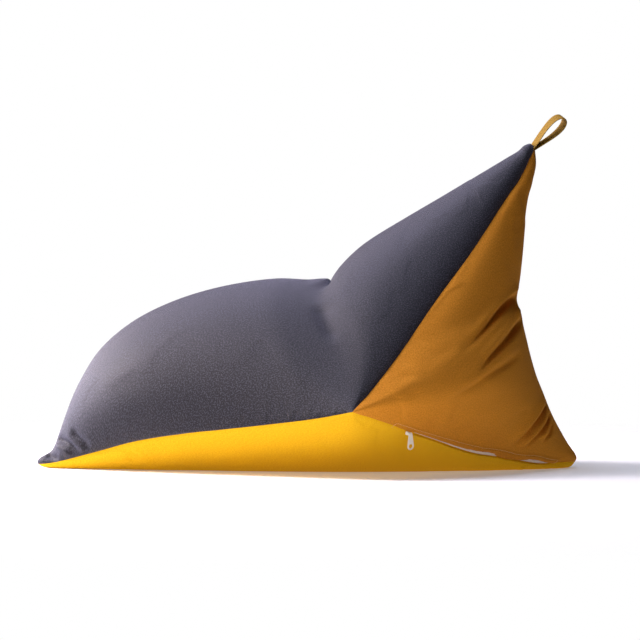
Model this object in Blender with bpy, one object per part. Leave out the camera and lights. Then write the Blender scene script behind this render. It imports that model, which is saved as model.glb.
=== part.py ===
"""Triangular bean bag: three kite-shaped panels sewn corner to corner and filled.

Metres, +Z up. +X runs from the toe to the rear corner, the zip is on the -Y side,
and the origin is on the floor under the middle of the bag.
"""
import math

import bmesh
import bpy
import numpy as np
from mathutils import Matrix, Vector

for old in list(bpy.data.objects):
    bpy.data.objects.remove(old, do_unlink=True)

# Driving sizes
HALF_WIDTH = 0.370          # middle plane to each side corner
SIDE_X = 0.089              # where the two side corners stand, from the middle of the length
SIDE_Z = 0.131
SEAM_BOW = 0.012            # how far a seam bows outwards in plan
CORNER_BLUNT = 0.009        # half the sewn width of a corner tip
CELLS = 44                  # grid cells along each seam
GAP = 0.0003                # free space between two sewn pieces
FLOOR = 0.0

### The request
Using the listing above, locate the lines that hold "part" and copy each one.

### Correct response
Model this object in Blender with bpy, one object per part. Leave out the camera and lights. Then write the Blender scene script behind this render. It imports that model, which is saved as model.glb.
=== part.py ===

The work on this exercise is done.